Each line from the one that contains "bpy.context.scene.collection.objects.link(empty)" to the end of the material must be quoted exactly; include both end lines and nothing else.

*Source material:*
** Start **
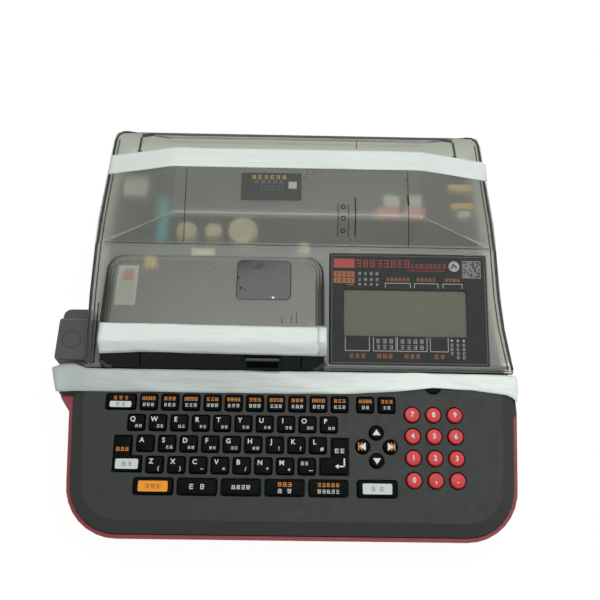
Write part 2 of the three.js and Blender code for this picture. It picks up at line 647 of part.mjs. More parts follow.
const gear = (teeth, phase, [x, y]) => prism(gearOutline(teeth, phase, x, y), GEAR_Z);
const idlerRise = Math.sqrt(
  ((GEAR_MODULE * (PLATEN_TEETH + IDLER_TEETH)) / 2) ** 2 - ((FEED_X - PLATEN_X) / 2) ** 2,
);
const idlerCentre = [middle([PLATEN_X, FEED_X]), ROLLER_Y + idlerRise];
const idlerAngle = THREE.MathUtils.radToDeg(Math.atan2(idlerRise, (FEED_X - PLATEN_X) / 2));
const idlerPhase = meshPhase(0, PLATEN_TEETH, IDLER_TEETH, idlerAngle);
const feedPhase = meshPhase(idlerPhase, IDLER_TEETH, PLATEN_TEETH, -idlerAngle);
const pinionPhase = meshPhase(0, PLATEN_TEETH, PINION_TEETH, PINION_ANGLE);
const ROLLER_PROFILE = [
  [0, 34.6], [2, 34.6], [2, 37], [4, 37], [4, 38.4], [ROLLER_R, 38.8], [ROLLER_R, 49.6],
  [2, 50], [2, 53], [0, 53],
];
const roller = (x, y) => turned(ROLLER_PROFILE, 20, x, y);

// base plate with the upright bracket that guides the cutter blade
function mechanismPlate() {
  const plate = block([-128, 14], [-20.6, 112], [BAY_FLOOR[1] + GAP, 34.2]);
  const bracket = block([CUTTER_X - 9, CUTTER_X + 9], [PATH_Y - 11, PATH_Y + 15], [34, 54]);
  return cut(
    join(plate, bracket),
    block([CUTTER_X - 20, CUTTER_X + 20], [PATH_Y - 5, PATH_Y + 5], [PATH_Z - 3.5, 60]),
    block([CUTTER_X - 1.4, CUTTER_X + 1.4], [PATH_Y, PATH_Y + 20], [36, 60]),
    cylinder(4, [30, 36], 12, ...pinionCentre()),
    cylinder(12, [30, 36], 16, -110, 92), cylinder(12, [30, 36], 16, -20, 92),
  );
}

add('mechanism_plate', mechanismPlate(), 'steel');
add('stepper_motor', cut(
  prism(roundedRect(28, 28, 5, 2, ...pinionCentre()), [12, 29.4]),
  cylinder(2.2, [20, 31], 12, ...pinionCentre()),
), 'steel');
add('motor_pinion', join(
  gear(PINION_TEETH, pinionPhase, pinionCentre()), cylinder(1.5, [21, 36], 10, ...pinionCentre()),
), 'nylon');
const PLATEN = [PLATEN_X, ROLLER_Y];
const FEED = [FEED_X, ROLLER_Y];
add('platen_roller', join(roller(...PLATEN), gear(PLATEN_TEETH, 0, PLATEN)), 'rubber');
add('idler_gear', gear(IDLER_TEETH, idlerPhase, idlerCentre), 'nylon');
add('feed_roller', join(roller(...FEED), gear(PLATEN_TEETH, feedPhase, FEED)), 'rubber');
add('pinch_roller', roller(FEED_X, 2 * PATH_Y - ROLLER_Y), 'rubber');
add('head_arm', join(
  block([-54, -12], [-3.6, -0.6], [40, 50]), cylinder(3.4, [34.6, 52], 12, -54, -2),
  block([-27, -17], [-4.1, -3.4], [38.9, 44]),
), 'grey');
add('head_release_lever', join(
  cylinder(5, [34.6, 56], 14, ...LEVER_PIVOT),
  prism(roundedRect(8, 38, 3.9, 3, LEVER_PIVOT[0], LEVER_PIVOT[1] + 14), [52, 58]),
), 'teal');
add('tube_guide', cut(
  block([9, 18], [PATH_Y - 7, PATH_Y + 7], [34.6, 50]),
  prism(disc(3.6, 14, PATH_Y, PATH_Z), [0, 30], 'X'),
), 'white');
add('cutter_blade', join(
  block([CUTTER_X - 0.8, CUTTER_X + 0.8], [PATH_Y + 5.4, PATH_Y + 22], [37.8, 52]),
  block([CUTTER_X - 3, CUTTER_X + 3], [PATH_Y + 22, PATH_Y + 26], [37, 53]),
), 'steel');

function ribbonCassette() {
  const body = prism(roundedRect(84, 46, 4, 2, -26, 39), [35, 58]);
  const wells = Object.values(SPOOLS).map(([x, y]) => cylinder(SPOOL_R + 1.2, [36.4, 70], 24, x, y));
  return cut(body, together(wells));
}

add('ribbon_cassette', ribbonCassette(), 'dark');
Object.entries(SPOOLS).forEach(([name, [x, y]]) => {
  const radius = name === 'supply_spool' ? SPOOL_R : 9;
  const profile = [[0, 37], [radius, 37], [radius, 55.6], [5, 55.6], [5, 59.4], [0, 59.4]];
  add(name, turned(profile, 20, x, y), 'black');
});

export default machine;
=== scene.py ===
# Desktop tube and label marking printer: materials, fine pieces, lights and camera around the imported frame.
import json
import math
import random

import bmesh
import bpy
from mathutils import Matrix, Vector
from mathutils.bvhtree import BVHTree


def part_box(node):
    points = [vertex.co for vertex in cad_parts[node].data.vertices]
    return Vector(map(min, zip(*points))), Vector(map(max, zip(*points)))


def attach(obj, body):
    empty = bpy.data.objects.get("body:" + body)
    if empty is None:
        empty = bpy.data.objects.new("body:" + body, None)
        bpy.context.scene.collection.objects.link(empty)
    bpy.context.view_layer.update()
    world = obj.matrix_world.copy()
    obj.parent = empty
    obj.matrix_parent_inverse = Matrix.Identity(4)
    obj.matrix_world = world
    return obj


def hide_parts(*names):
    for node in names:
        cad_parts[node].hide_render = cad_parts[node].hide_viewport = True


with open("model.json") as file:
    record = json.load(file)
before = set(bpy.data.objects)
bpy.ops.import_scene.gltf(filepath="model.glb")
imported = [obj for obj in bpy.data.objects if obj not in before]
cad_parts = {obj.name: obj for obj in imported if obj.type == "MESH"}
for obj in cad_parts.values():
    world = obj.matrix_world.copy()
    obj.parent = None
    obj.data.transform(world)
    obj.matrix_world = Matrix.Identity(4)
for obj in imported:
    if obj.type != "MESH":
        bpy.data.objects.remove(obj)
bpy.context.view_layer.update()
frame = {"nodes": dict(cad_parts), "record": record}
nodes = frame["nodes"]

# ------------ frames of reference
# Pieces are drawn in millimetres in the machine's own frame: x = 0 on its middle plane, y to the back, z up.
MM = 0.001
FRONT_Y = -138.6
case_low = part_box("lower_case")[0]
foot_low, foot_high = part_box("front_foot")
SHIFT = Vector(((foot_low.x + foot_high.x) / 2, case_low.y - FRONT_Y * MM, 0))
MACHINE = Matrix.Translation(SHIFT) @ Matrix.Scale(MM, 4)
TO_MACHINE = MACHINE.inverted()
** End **
*Task result:*
        bpy.context.scene.collection.objects.link(empty)
    bpy.context.view_layer.update()
    world = obj.matrix_world.copy()
    obj.parent = empty
    obj.matrix_parent_inverse = Matrix.Identity(4)
    obj.matrix_world = world
    return obj


def hide_parts(*names):
    for node in names:
        cad_parts[node].hide_render = cad_parts[node].hide_viewport = True


with open("model.json") as file:
    record = json.load(file)
before = set(bpy.data.objects)
bpy.ops.import_scene.gltf(filepath="model.glb")
imported = [obj for obj in bpy.data.objects if obj not in before]
cad_parts = {obj.name: obj for obj in imported if obj.type == "MESH"}
for obj in cad_parts.values():
    world = obj.matrix_world.copy()
    obj.parent = None
    obj.data.transform(world)
    obj.matrix_world = Matrix.Identity(4)
for obj in imported:
    if obj.type != "MESH":
        bpy.data.objects.remove(obj)
bpy.context.view_layer.update()
frame = {"nodes": dict(cad_parts), "record": record}
nodes = frame["nodes"]

# ------------ frames of reference
# Pieces are drawn in millimetres in the machine's own frame: x = 0 on its middle plane, y to the back, z up.
MM = 0.001
FRONT_Y = -138.6
case_low = part_box("lower_case")[0]
foot_low, foot_high = part_box("front_foot")
SHIFT = Vector(((foot_low.x + foot_high.x) / 2, case_low.y - FRONT_Y * MM, 0))
MACHINE = Matrix.Translation(SHIFT) @ Matrix.Scale(MM, 4)
TO_MACHINE = MACHINE.inverted()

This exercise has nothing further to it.